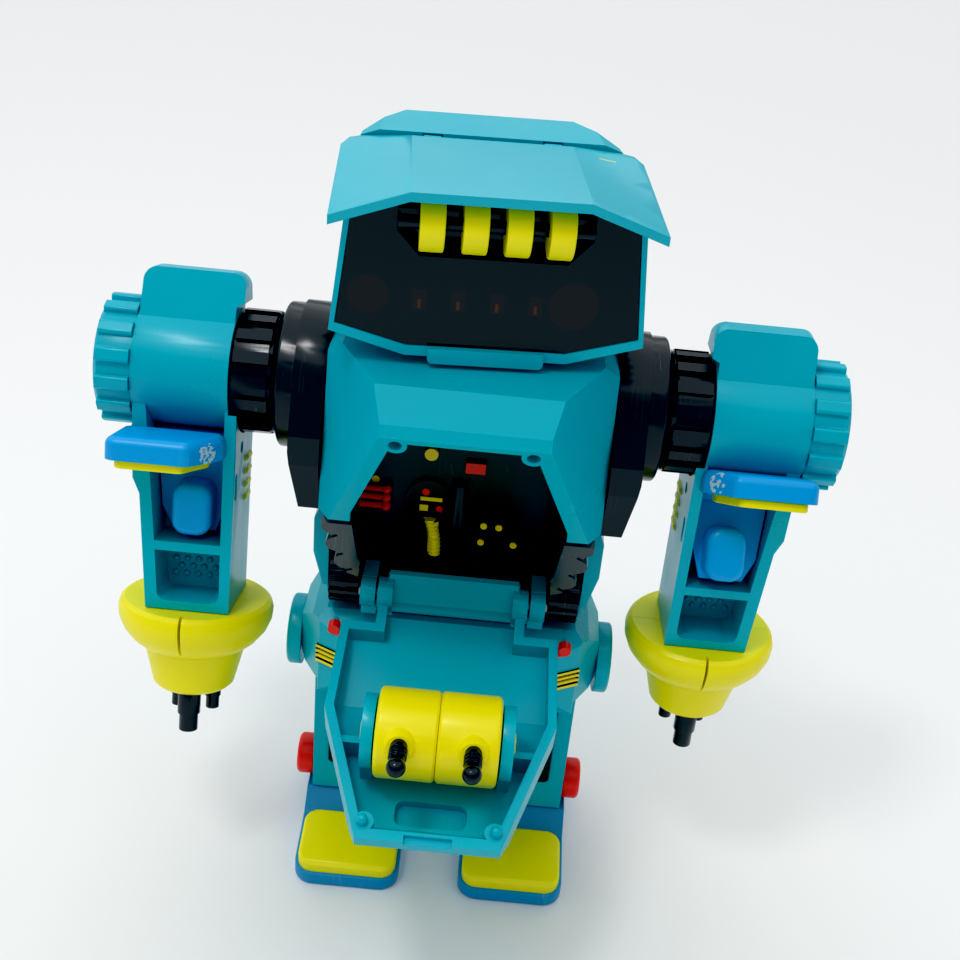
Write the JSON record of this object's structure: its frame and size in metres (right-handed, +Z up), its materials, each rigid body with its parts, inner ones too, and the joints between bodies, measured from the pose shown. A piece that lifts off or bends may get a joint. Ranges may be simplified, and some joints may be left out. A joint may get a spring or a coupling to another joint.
{
  "type": "toy robot",
  "caption": "Standing toy robot with a folding chest hatch, hinged visor, turning head and waist, swinging arms with turning cuffs, and hinged legs and feet.",
  "frame": {"origin": "on the floor, under the centre of the bounding box", "axes": "+Z up, the robot faces -Y, its left side is +X"},
  "size_m": [0.183, 0.1062, 0.2062],
  "materials": {
    "teal_plastic": "satin moulded",
    "black_plastic": "gloss moulded",
    "yellow_plastic": "satin moulded",
    "blue_plastic": "satin moulded",
    "red_plastic": "satin moulded",
    "textured_black": "grained",
    "smoked_window": "polished smoked",
    "steel": "plain"
  },
  "bodies": {
    "pelvis": {"pelvis_front_shell": "teal_plastic", "pelvis_rear_shell": "teal_plastic", "pelvis_vents": "black_plastic", "hip_axle": "steel", "hip_caps": "teal_plastic", "waist_post": "black_plastic"},
    "torso": {"chest_front_shell": "teal_plastic", "chest_rear_shell": "teal_plastic", "cockpit_liner": "black_plastic", "cockpit_side_panels": "black_plastic", "waist_core": "black_plastic", "hatch_pin": "steel", "left_shoulder_pod": "black_plastic", "right_shoulder_pod": "black_plastic", "shoulder_axles": "black_plastic", "chest_screws": "steel"},
    "head": {"face_frame": "teal_plastic", "head_rear_shell": "teal_plastic", "face_window": "smoked_window", "instrument_panel": "black_plastic", "roller_shaft": "black_plastic", "neck_post": "black_plastic"},
    "visor": {"visor": "teal_plastic"},
    "rollers": {"brow_rollers": "yellow_plastic"},
    "hatch": {"hatch_tray": "teal_plastic"},
    "turret": {"turret_left_half": "yellow_plastic", "turret_right_half": "yellow_plastic", "turret_barrels": "black_plastic"},
    "left_arm": {"left_shoulder_collar": "black_plastic", "left_arm_barrel": "teal_plastic", "left_arm_end_cap": "teal_plastic", "left_forearm_channel": "teal_plastic", "left_forearm_rear_shell": "teal_plastic"},
    "left_lever": {"left_lever": "blue_plastic", "left_lever_pad": "yellow_plastic"},
    "left_cuff": {"left_cuff_front": "yellow_plastic", "left_cuff_rear": "yellow_plastic", "left_cuff_barrels": "black_plastic"},
    "left_leg": {"left_leg_inner_shell": "teal_plastic", "left_leg_outer_shell": "teal_plastic", "left_leg_pad": "textured_black", "left_ankle_knob": "red_plastic"},
    "left_foot": {"left_shoe": "blue_plastic", "left_toe_cap": "yellow_plastic"},
    "right_arm": {"right_shoulder_collar": "black_plastic", "right_arm_barrel": "teal_plastic", "right_arm_end_cap": "teal_plastic", "right_forearm_channel": "teal_plastic", "right_forearm_rear_shell": "teal_plastic"},
    "right_lever": {"right_lever": "blue_plastic", "right_lever_pad": "yellow_plastic"},
    "right_cuff": {"right_cuff_front": "yellow_plastic", "right_cuff_rear": "yellow_plastic", "right_cuff_barrels": "black_plastic"},
    "right_leg": {"right_leg_inner_shell": "teal_plastic", "right_leg_outer_shell": "teal_plastic", "right_leg_pad": "textured_black", "right_ankle_knob": "red_plastic"},
    "right_foot": {"right_shoe": "blue_plastic", "right_toe_cap": "yellow_plastic"}
  },
  "joints": [
    {"name": "waist_turn", "type": "hinge", "parent": "pelvis", "child": "torso", "pos_m": [0, 0.02895, 0.084], "axis": [0, 0, 1], "range_deg": [-15, 15]},
    {"name": "neck_turn", "type": "hinge", "parent": "torso", "child": "head", "pos_m": [0, 0.02895, 0.164], "axis": [0, 0, 1], "range_deg": [-90, 90]},
    {"name": "visor_hinge", "type": "hinge", "parent": "head", "child": "visor", "pos_m": [-0.00048, 0.03443, 0.2042], "axis": [-0.9962, -0.0872, 0], "range_deg": [0, 55]},
    {"name": "roller_spin", "type": "hinge", "parent": "head", "child": "rollers", "pos_m": [0.00248, 0.00066, 0.1962], "axis": [-0.9962, -0.0872, 0], "continuous": true},
    {"name": "hatch_hinge", "type": "hinge", "parent": "torso", "child": "hatch", "pos_m": [0, 0.01125, 0.0918], "axis": [-1, 0, 0], "range_deg": [0, 84]},
    {"name": "turret_spin", "type": "hinge", "parent": "hatch", "child": "turret", "pos_m": [0, -0.03026, 0.08121], "axis": [-1, 0, 0], "range_deg": [-35, 70]},
    {"name": "left_shoulder", "type": "hinge", "parent": "torso", "child": "left_arm", "pos_m": [0.053, 0.02895, 0.143], "axis": [-1, 0, 0], "continuous": true},
    {"name": "left_lever_rock", "type": "hinge", "parent": "left_arm", "child": "left_lever", "pos_m": [0.07, 0.02364, 0.12433], "axis": [-1, 0, 0], "range_deg": [-22, 0]},
    {"name": "left_cuff_turn", "type": "hinge", "parent": "left_arm", "child": "left_cuff", "pos_m": [0.067, 0.0247, 0.0822], "axis": [0, 0.0698, 0.9976], "continuous": true},
    {"name": "left_hip", "type": "hinge", "parent": "pelvis", "child": "left_leg", "pos_m": [0.024, 0.02895, 0.0645], "axis": [-1, 0, 0], "range_deg": [-20, 18]},
    {"name": "left_ankle", "type": "hinge", "parent": "left_leg", "child": "left_foot", "pos_m": [0.024, 0.02795, 0.02], "axis": [-1, 0, 0], "range_deg": [-6, 6]},
    {"name": "right_shoulder", "type": "hinge", "parent": "torso", "child": "right_arm", "pos_m": [-0.053, 0.02895, 0.143], "axis": [-1, 0, 0], "continuous": true},
    {"name": "right_lever_rock", "type": "hinge", "parent": "right_arm", "child": "right_lever", "pos_m": [-0.07, 0.02017, 0.12568], "axis": [-1, 0, 0], "range_deg": [0, 22]},
    {"name": "right_cuff_turn", "type": "hinge", "parent": "right_arm", "child": "right_cuff", "pos_m": [-0.067, 0.01318, 0.08413], "axis": [0, 0.2588, 0.9659], "continuous": true},
    {"name": "right_hip", "type": "hinge", "parent": "pelvis", "child": "right_leg", "pos_m": [-0.024, 0.02895, 0.0645], "axis": [-1, 0, 0], "range_deg": [-20, 18]},
    {"name": "right_ankle", "type": "hinge", "parent": "right_leg", "child": "right_foot", "pos_m": [-0.024, 0.02795, 0.02], "axis": [-1, 0, 0], "range_deg": [-6, 6]}
  ]
}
§ §
● WRITTEN PROBLEM: Only lines with the word "joints" should be collected from the material.

● TASK OUTPUT:
Write the JSON record of this object's structure: its frame and size in metres (right-handed, +Z up), its materials, each rigid body with its parts, inner ones too, and the joints between bodies, measured from the pose shown. A piece that lifts off or bends may get a joint. Ranges may be simplified, and some joints may be left out. A joint may get a spring or a coupling to another joint.
  "joints": [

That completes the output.